Jeremiah 2:23–25 (AV) 

23 How canst thou say, I am not polluted, I have not gone after Baalim? see thy way in the valley, know what thou hast done: thou art a swift dromedary traversing her ways; 24 A wild ass used to the wilderness, that snuffeth up the wind at her pleasure; in her occasion who can turn her away? all they that seek her will not weary themselves; in her month they shall find her. 25 Withhold thy foot from being unshod, and thy throat from thirst: but thou saidst, There is no hope: no; for I have loved strangers, and after them will I go. 

Taylor does not copy the image, but he does rely upon the concept.

Thomas Brooks provides a closer parallel:

Sin is from the greatest deceiver, it is a child of his own begetting, it is the ground of all the deceit in the world, and it is in its own nature exceeding deceitful. Heb. 3:13, ‘But exhort one another daily, while it is called To-day, lest any of you be hardened through the deceitfulness of sin.’ It will kiss the soul, and pretend fair to the soul, and yet betray the soul for ever. It will with Delilah smile upon us, that it may betray us into the hands of the devil, as she did Samson into the hands of the Philistines. Sin gives Satan a power over us, and an advantage to accuse us and to lay claim to us, as those that wear his badge; it is of a very bewitching nature, it bewitches the soul, where it is upon the throne, that the soul cannot leave it, though it perish eternally by it.4 Sin so bewitches the soul, that it makes the soul call evil good, and good evil; bitter sweet and sweet bitter, light darkness and darkness light; and a soul thus bewitched with sin will stand it out to the death, at the sword’s point with God; let God strike and wound, and cut to the very bone, yet the bewitched soul cares not, fears no but will still hold on in a course of wickedness, as you may see in Pharaoh, Balaam, and Judas. Tell the bewitched soul that sin is a viper that will certainly kill when it is not killed, that sin often kills secretly, insensibly, eternally, yet the bewitched soul cannot, nor will not, cease from sin.

When the physicians told Theotimus that except he did abstain from drunkenness and uncleanness, &c., he would lose his eyes, his heart was so bewitched to his sins, that he answers, ‘Then farewell sweet light;’1 he had rather lose his eyes than leave his sin. So a man bewitched with sin had rather lose God, Christ, heaven, and his own soul than part with his sin. Oh, therefore, for ever take heed of playing or nibbling at Satan’s golden baits

Thomas Brooks, The Complete Works of Thomas Brooks, ed.
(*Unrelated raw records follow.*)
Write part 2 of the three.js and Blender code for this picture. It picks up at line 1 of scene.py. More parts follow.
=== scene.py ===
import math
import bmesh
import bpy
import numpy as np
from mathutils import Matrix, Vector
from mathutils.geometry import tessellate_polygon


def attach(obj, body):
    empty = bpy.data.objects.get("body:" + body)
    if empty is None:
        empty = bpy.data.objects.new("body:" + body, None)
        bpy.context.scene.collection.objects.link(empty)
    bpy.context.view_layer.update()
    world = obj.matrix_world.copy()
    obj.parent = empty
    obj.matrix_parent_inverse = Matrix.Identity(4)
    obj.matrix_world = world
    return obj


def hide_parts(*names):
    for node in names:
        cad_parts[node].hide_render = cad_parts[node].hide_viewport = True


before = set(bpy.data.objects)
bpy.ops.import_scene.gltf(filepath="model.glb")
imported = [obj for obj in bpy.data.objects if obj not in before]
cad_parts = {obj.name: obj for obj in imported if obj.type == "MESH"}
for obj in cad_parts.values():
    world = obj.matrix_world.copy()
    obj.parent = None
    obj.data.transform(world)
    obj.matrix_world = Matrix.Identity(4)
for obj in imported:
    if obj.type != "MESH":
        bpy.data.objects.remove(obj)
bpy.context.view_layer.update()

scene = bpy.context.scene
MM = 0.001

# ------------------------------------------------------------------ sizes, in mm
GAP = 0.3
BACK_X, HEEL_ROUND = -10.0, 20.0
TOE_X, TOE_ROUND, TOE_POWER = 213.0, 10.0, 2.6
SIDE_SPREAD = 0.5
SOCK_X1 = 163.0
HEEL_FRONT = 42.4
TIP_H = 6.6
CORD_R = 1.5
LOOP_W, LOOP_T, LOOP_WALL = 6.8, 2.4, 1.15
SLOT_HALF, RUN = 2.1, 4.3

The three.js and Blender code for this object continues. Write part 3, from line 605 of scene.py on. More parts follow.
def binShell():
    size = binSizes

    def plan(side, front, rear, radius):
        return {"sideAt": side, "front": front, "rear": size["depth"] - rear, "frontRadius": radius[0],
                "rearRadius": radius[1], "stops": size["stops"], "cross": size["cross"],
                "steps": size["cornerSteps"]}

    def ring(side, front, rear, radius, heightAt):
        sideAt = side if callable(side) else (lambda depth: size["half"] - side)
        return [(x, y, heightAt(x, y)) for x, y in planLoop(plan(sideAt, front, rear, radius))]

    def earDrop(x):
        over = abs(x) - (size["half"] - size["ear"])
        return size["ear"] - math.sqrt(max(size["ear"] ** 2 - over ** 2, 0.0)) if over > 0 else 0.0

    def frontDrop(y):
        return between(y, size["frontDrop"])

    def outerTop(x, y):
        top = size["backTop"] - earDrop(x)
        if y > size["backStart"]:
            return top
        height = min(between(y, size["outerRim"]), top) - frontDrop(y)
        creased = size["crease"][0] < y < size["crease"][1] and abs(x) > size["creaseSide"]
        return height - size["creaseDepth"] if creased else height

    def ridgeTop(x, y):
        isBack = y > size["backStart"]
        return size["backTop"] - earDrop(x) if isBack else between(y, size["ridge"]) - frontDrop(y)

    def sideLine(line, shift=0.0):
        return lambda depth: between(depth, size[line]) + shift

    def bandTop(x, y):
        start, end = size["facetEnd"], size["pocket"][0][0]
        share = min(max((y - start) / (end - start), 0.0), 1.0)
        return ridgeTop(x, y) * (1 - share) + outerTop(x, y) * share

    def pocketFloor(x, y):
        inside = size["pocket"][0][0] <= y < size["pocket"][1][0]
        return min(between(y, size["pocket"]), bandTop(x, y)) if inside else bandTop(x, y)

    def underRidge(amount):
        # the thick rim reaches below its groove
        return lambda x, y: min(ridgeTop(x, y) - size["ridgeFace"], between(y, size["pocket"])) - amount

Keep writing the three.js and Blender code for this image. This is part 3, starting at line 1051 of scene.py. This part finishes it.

Alexander Balloch Grosart, vol. 1 (Edinburgh; London; Dublin: James Nichol; James Nisbet and Co.; G. Herbert, 1866), 15–16.

And this:

Many long to be meddling with the murdering morsels of sin, which nourish not, but rent and consume the belly, the soul, that receives them. Many eat that on earth that they digest in hell. Sin’s murdering morsels will deceive those that devour them. Adam’s apple was a bitter sweet; Esau’s mess was a bitter sweet; the Israelites’ quails a bitter sweet; Jonathan’s honey a bitter sweet; and Adonijah’s dainties a bitter sweet. After the meal is ended, then comes the reckoning. Men must not think to dance and dine with the devil, and then to sup with Abraham, Isaac, and Jacob in the kingdom of heaven; to feed upon the poison of asps, and yet that the viper’s tongue should not slay them

Thomas Brooks, The Complete Works of Thomas Brooks, ed. Alexander Balloch Grosart, vol. 1 (Edinburgh; London; Dublin: James Nichol; James Nisbet and Co.; G. Herbert, 1866), 14.

Musical

But that is not the worst: there’s worse than this.

My taste is lost; no bite tastes sweet to me (20)

But what is dipped all over in this dish.

Of rank rank poison: this my sauce must be.

Hell heaven, heaven hell, yea bitter sweet:

Poison’s my food: food poison in’t doth keep.

The r’s and s’s work well together especially in the first line. 
“Worse than this” by itself is not a very promising “poetic” line. But the repetition of “worst/worse” “the worst there’s worse” also works. The next line picks up on these sound but now we the repetition of taste/tastes, and the sounds of “tastes sweet”, where the s’s and t’s: t-s-t-s-t. Line 21 again works on a alliteration: dipped-dish. 

This alliteration within the individual line gives a feel of Anglo-Saxon poetry where alliteration is a primary means to hold a line together

Oft Scyld Scefing sceaþena þreatum, 

monegum mægþum, meodosetla ofteah, 

(Beowulf)

He uses the very same technique in the remainder of the stanza, but in the last two lines he uses the alliteration to underscore the reversals:

Of rank rank poison: this my sauce must be.

Hell heaven, heaven hell, yea bitter sweet:

Poison’s my food: food poison in’t doth keep.

Hl – hn / hn – hl

P-f/f-p

The word “poison” ties these lines together. 

He marks the transition into this section by means of the repetition of “rank-rank” which slows the movement of the stanza. It is then offset by a colon and the sad, “This my sauce must be.” Note again the m-s/m-s repetition. 

The line, “This my sauce must be” is a rather sad resignation. It reminds me of the tone of Hosea, “Ephraim is joined to idols;/Leave him alone.”

Final note: What is most devasting about the poet’s situation is that there is no rescue from this place. Even though he is destroying himself, he wants to be here. It is like finding someone in a prison and they refuse to leave.